C’est dans ce contexte général que nous devons réfléchir aux conditions de la nouvelle évangélisation. Pour vivre dans notre différence sans nous laisser tromper et tenter par les protections trompeuses d’une organisation en ghetto ou en contre-culture, nous sommes appelés à approfondir notre enracinement dans le Christ et les conséquences qui en découlent pour chacune de nos existences. À quoi bon combattre pour la sauvegarde du mariage hétérosexuel stable et construit au bénéfice de l’éducation des enfants, si nos propres pratiques rendent peu crédible la viabilité de ce modèle ? À quoi bon nous battre pour défendre la dignité des embryons humains, si les chrétiens eux-mêmes tolèrent l’avortement dans leur propre vie ? À quoi bon nous battre contre l’euthanasie si nous n’accompagnons pas humainement nos frères en fin de vie ? Ce ne sont ni les théories ni les philosophes qui peuvent convaincre de la justesse de notre position. C’est l’exemple vécu que nous donnons qui sera l’attestation du bien-fondé des principes.
La mobilisation impressionnante de nos concitoyens contre le projet de loi autorisant le mariage des personnes de même sexe a été un bel exemple de l’écho que notre point de vue pouvait avoir dans les préoccupations de tous. Au-delà des sondages prédigérés, l’expression des préoccupations profondes rencontre une inquiétude réelle sur l’avenir qui se prépare. Réduire ces manifestations à une manie confessionnelle rétrograde et homophobe ne correspond évidemment pas à ce que tout le monde a pu constater.

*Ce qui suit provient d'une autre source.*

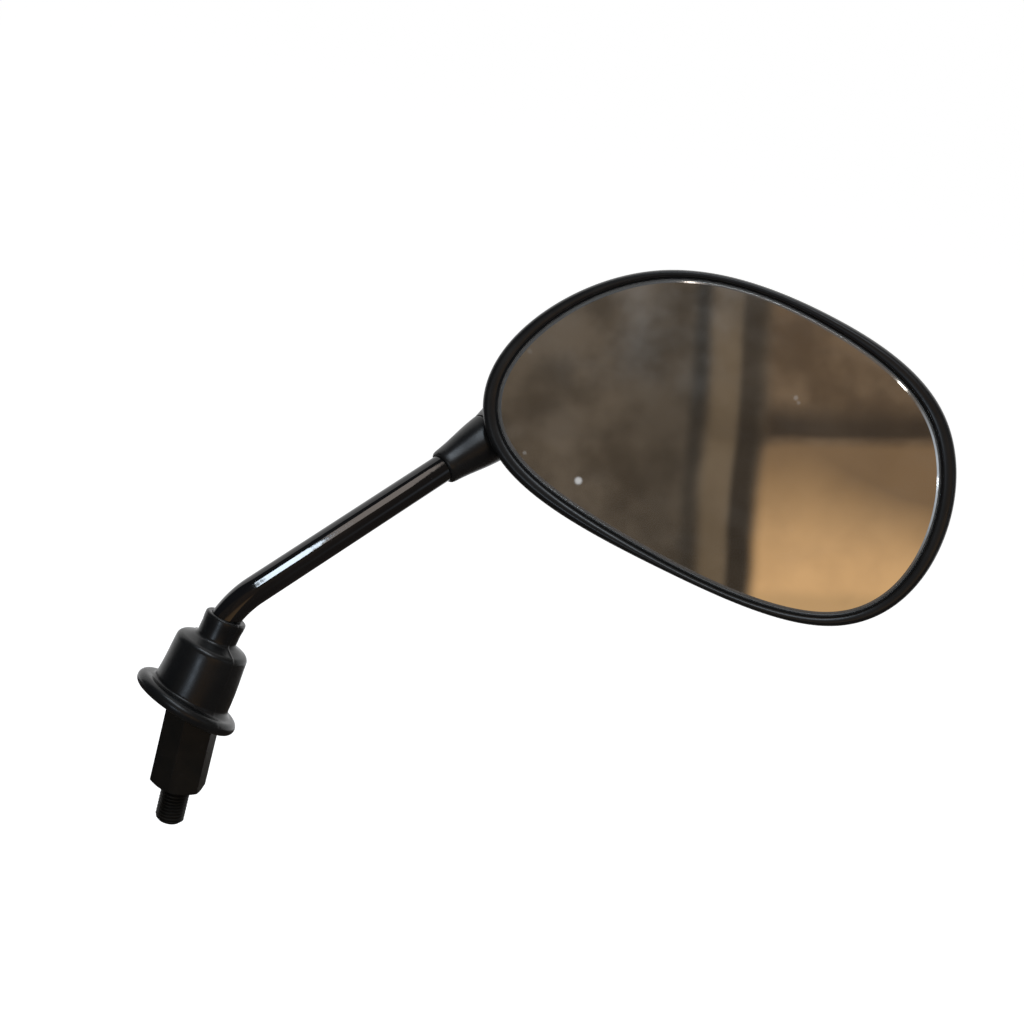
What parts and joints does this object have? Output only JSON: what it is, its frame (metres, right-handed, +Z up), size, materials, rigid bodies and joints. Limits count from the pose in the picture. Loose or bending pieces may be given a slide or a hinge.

Nous savons bien que les alertes que nous formulons devant des risques que l’on impose à la société sans aucune application du principe de précaution ne sont pas toujours comprises ni acceptées. Mais nous ne pouvons pas rester muets devant les périls. Comment se taire quand nous voyons les plus fragiles de notre société menacés ? Les enfants et les adolescents formatés au libertarisme sexuel, les embryons instrumentalisés dans des recherches au mépris des derniers résultats internationaux, des personnes en fin de vie dévalorisées dans leurs handicaps et leur souffrance et encouragées au suicide assisté, les lenteurs ou les incohérences de la prise en charge des demandeurs d’emploi, des familles dans la misère soumises aux rigueurs des expulsions sans alternative, les camps de roms démantelés en nombre croissant, etc.
La pointe du combat que nous avons à mener n’est pas une lutte idéologique ou politique. Elle est une conversion permanente pour que nos pratiques soient conformes à ce que nous disons : plus que de dénoncer, il s’agit de s’impliquer positivement dans les actions qui peuvent changer la situation à long terme. Il s’agit de nous laisser nous-mêmes évangéliser par la bonne nouvelle dont nous sommes les témoins. Alors, l’écart qui doit apparaître entre notre manière de vivre et les conformismes de la société ne pourra pas être perçu comme un jugement pharisien, mais comme un espace d’appel et comme une espérance. Nous pouvons nous souvenir de l’épître de Pierre que nous avons lue dernièrement à l’Office des Lectures : « Ayez une belle conduite parmi les païens, afin que, sur le point même où ils vous calomnient comme malfaiteurs, ils soient éclairés par vos bonnes œuvres et glorifient Dieu au jour de sa venue. » (I P. 2, 12).